Octavia Nasr is gone


There appears to be another fatality in the war on free speech and no it’s not some Danish cartoonist who drew a caricature of the Prophet of Islam, nor is it a tea party/birther who insulted the lineage of today’s President of the United States.  Rather it was a CNN Middle East correspondent, Octavia Nasr who had worked for that network for 20 years all because of a less than 140 word expression of regret at the death of a prominent personality from her country of birth, Lebanon.  There is no free speech among American institutions when it comes to views about the Middle East that do not conform with convention.

Ms. Nasr didn’t ask anyone on CNN to air her views, nor did she express them during a report she made on the air, rather she “tweeted” her expressions of regret or sorrow in a medium that doesn’t accept more than 140 characters and for that her 20 year career came to an end.  Her employers probably didn’t blink an eye when they told her, albeit circuitously that she has no right to freedom of expression or belief if it contradicts corporate media’s own.  This act of censorship, along with the furor created over Helen Thomas’ words, highlights the thought control which permeates corporate media when it comes to issues regarding the Middle East.

At the very same time Larry King is interviewing an Israeli Prime Minister in an attempt to soften his country’s image where very little if any rebuttal will be made to Israel’s claims of righteousness in the face of overwhelming proof of their murder, Nasr was handed her walking papers because she expressed her sorrow over the death of a man with whom she had personal contact during a very tumultuous time in Lebanon’s history.  She isn’t the only one to have felt that way about Fadlallah.

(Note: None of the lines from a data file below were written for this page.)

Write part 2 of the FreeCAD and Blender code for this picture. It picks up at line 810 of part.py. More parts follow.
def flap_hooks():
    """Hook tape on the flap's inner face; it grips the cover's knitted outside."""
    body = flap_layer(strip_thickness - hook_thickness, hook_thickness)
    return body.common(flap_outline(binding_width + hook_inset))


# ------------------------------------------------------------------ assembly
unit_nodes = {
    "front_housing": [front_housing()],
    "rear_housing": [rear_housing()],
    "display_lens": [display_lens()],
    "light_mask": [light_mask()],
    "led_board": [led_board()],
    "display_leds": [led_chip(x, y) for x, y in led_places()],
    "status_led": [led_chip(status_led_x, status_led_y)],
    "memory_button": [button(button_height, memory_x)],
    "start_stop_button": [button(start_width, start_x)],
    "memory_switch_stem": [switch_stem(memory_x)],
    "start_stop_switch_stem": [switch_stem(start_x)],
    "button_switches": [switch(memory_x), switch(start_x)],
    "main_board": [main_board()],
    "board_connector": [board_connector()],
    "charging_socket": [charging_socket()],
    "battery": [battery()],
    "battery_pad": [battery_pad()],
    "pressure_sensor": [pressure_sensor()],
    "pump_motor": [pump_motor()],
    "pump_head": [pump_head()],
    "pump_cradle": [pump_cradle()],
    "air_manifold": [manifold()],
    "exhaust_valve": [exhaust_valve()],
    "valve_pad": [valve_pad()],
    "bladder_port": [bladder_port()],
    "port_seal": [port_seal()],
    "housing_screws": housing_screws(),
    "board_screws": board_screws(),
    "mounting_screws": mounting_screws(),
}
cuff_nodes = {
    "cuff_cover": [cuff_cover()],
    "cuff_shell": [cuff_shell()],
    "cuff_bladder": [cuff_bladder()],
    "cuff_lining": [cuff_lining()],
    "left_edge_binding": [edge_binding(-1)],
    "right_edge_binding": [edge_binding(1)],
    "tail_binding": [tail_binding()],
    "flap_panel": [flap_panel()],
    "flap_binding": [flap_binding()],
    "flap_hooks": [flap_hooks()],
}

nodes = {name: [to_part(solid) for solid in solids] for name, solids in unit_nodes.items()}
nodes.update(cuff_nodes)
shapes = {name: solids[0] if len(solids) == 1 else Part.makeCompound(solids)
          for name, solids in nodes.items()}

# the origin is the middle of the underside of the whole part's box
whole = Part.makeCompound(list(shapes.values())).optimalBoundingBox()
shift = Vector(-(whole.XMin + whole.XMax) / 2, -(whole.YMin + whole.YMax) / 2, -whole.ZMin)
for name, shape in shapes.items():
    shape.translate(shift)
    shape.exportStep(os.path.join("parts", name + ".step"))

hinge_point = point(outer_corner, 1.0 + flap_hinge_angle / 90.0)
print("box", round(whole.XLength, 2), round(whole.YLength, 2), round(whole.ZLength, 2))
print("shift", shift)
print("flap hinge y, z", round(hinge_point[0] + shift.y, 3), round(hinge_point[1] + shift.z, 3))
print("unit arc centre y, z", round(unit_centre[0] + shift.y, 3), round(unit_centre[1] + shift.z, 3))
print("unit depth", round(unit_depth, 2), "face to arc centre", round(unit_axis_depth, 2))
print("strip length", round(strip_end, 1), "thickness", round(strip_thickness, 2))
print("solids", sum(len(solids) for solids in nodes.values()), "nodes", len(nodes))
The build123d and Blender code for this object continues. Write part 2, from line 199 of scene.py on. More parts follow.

Frankly, no one is able to express sympathy towards an enemy of Israel, the darling of US media, nor against Israel itself.  Nasr’s firing was another among many shots across the bow to those who dare oppose the demonization of Israel’s enemies, be they Lebanese, Palestinians, Iranians, Syrians and on the list goes.  Free speech is not free within the ranks of corporate America and perhaps, to paraphrase Glen Greenwald, all institutions should just tell everyone in the beginning you  have no right to expect the 1st amendment applies to you; rather you must accept what others consider acceptable and not acceptable to utter, even in your private life, in order to avoid any further illusions of freedom.